The Live Earth concert has now been going for more than 10 hours now, if you’re measuring everything by one time zone. Sydney started at around 9 p.m. on the East Coast of the U.S. It was preceded by Al Gore giving a little Warm up webcast about his intention to run for pre…just kidding. It’s all conservation, all the time.
So since the concert is being shown via MSN, not surprisingly, they want viewers to use Internet Explorer, not exactly the most progressive of browsers. Since I can’t switch easily back and forth from one show to another, I decided to put them all up at once.
This is what my desktop looks like: I’ve got Al Gore from the U.S. feed on the upper left, Al Gore being broadcast and translated into German on the upper right, and what looks like an extended public service announcement set to the music of the Nutcracker from the South African feed. To Control Room’s credit, the transmission and translation of Gore seems to be nearly simultaneous, and none of the feeds are suffering from low bandwidth.
As Garth Brooks and Trisha Yearwood take the stage in DC, Marquess starts singing in Hamburg, and a guy that wouldn’t look out of place in Williamsburg is singing in London (I seem to have missed him in this screen grab). Having three live feeds is pretty odd – the music blends together in interesting ways, especially when they’re playing in the same key, but you’d go crazy listening to it like this all day.
Well, I’ve got to get ready and head off the Giants Stadium, where I’ll be doing the rest of my posts today.
People seem to be heeding the call to take public transportation. The line for buses from the Secaucus train station is several hundred long. As anyone who’s ever driven to the Meadowlands can attest, it sure beats driving. I wish they had this for Devils games.

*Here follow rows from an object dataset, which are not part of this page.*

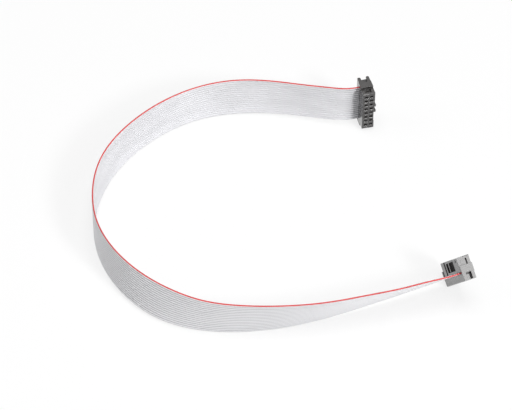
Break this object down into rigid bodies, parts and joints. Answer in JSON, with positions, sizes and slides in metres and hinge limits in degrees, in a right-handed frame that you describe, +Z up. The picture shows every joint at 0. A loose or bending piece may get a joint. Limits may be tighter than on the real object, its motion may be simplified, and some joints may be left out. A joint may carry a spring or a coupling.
{
  "type": "ribbon cable",
  "caption": "Flat grey ribbon cable with a red edge conductor, bent in an open loop on its edge, with a black pin header socket pressed on at each end.",
  "frame": {"origin": "middle of the whole part's footprint, on the surface that it stands on", "axes": "+Z up, across the ribbon, which stands on its edge; +X towards the two sockets and the loop's open side; +Y from socket B's side of the loop to socket A's"},
  "size_m": [0.1723, 0.1442, 0.0251],
  "materials": {
    "ribbon_pvc": "satin",
    "socket_plastic": "satin",
    "contact_metal": "plated, bright"
  },
  "bodies": {
    "root": {"ribbon": "ribbon_pvc", "socket_a_body": "socket_plastic", "socket_a_cover": "socket_plastic", "socket_b_body": "socket_plastic", "socket_b_cover": "socket_plastic", "socket_a_contact_1": "contact_metal", "socket_a_contact_2": "contact_metal", "socket_a_contact_3": "contact_metal", "socket_a_contact_4": "contact_metal", "socket_a_contact_5": "contact_metal", "socket_a_contact_6": "contact_metal", "socket_a_contact_7": "contact_metal", "socket_a_contact_8": "contact_metal", "socket_a_contact_9": "contact_metal", "socket_a_contact_10": "contact_metal", "socket_a_contact_11": "contact_metal", "socket_a_contact_12": "contact_metal", "socket_a_contact_13": "contact_metal", "socket_a_contact_14": "contact_metal", "socket_a_contact_15": "contact_metal", "socket_a_contact_16": "contact_metal", "socket_b_contact_1": "contact_metal", "socket_b_contact_2": "contact_metal", "socket_b_contact_3": "contact_metal", "socket_b_contact_4": "contact_metal", "socket_b_contact_5": "contact_metal", "socket_b_contact_6": "contact_metal", "socket_b_contact_7": "contact_metal", "socket_b_contact_8": "contact_metal", "socket_b_contact_9": "contact_metal", "socket_b_contact_10": "contact_metal", "socket_b_contact_11": "contact_metal", "socket_b_contact_12": "contact_metal", "socket_b_contact_13": "contact_metal", "socket_b_contact_14": "contact_metal", "socket_b_contact_15": "contact_metal", "socket_b_contact_16": "contact_metal"}
  },
  "joints": []
}
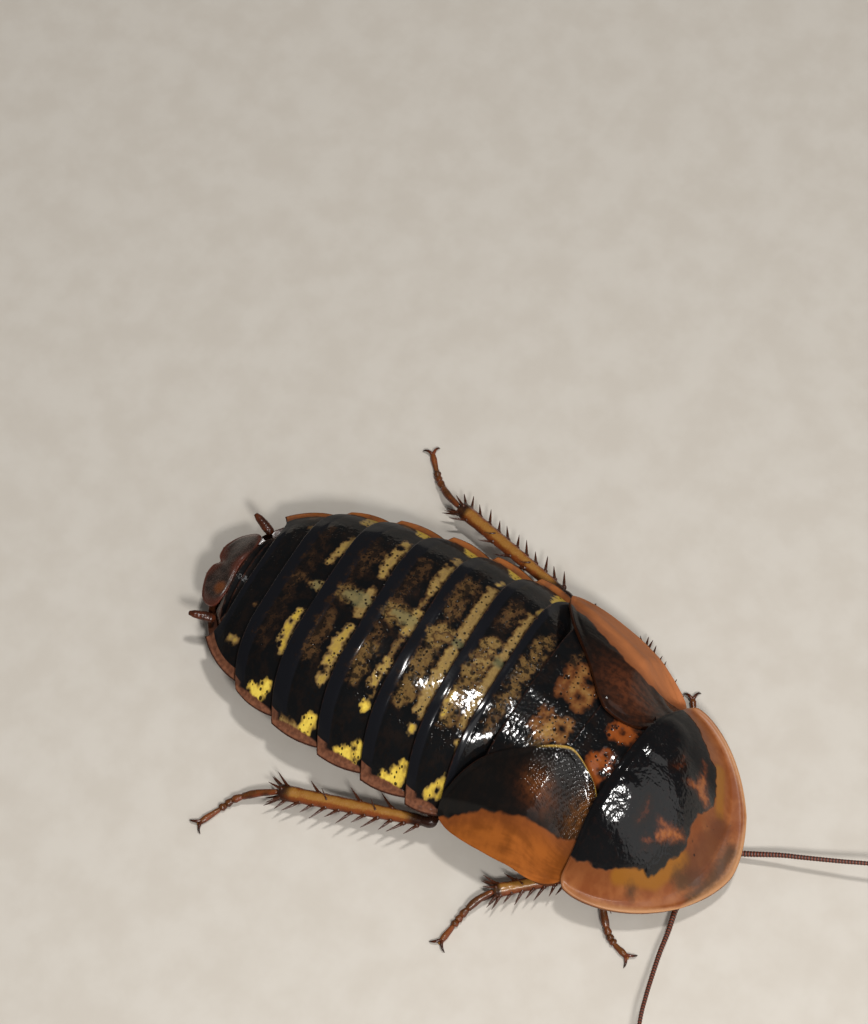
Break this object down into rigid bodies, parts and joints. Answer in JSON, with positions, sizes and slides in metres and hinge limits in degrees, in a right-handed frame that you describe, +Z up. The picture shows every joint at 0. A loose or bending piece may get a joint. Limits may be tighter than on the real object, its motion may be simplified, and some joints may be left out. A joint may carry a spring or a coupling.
{
  "type": "adult female blaptica cockroach, still model",
  "caption": "Life-size still model of a flat, oval cockroach with a broad shield, short wing pads, banded abdomen, spiny legs and long feelers, standing.",
  "frame": {"origin": "centre of the whole model's box, on the floor under the feet", "axes": "+Z up, -Y the way the insect faces, +X its left side"},
  "size_m": [0.0424, 0.0598, 0.0091],
  "materials": {
    "dark_shell": "glossy black-brown shell with yellow bands",
    "amber_rim": "glossy translucent red-brown shell",
    "wing_pad": "glossy dark brown with amber edges",
    "leg_amber": "glossy amber-brown",
    "belly": "satin brown",
    "feeler": "matt dark brown",
    "eye": "glossy black"
  },
  "bodies": {
    "root": {"abdomen": "dark_shell", "antenna_base_left": "feeler", "antenna_base_right": "feeler", "antenna_left": "feeler", "antenna_right": "feeler", "cercus_left": "dark_shell", "cercus_right": "dark_shell", "coxa_front_left": "belly", "coxa_front_right": "belly", "coxa_hind_left": "belly", "coxa_hind_right": "belly", "coxa_mid_left": "belly", "coxa_mid_right": "belly", "eye_left": "eye", "eye_right": "eye", "femur_front_left": "leg_amber", "femur_front_right": "leg_amber", "femur_hind_left": "leg_amber", "femur_hind_right": "leg_amber", "femur_mid_left": "leg_amber", "femur_mid_right": "leg_amber", "head": "dark_shell", "palp_left": "leg_amber", "palp_right": "leg_amber", "pronotum": "dark_shell", "prothorax": "belly", "supraanal_plate": "amber_rim", "tarsus_front_left": "leg_amber", "tarsus_front_right": "leg_amber", "tarsus_hind_left": "leg_amber", "tarsus_hind_right": "leg_amber", "tarsus_mid_left": "leg_amber", "tarsus_mid_right": "leg_amber", "tegmen_left": "wing_pad", "tegmen_right": "wing_pad", "thorax": "dark_shell", "tibia_front_left": "leg_amber", "tibia_front_right": "leg_amber", "tibia_hind_left": "leg_amber", "tibia_hind_right": "leg_amber", "tibia_mid_left": "leg_amber", "tibia_mid_right": "leg_amber"}
  },
  "joints": []
}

This is Control Room’s control room outside Giants Stadium. Here, Nina Guarlnick, Control Room’s general manager (on the left) helps coordinate all the different feeds from around the world. For example, show from Giants Stadium gets beamed to a satellite, to London for the worldwide feed, back up to a satellite, back down to Los Angeles, where it’s encoded for the Internet, then out to the masses. And the delay is a few seconds at the most. “It’s incredible to deliver that quickly,” says Guarlnick. As the video is encoded in LA, Control Room is also editing it-some 70 hours, all told, which will be available online on demand starting tomorrow. MSN just gave an update-more than 9 million people are streaming the concert.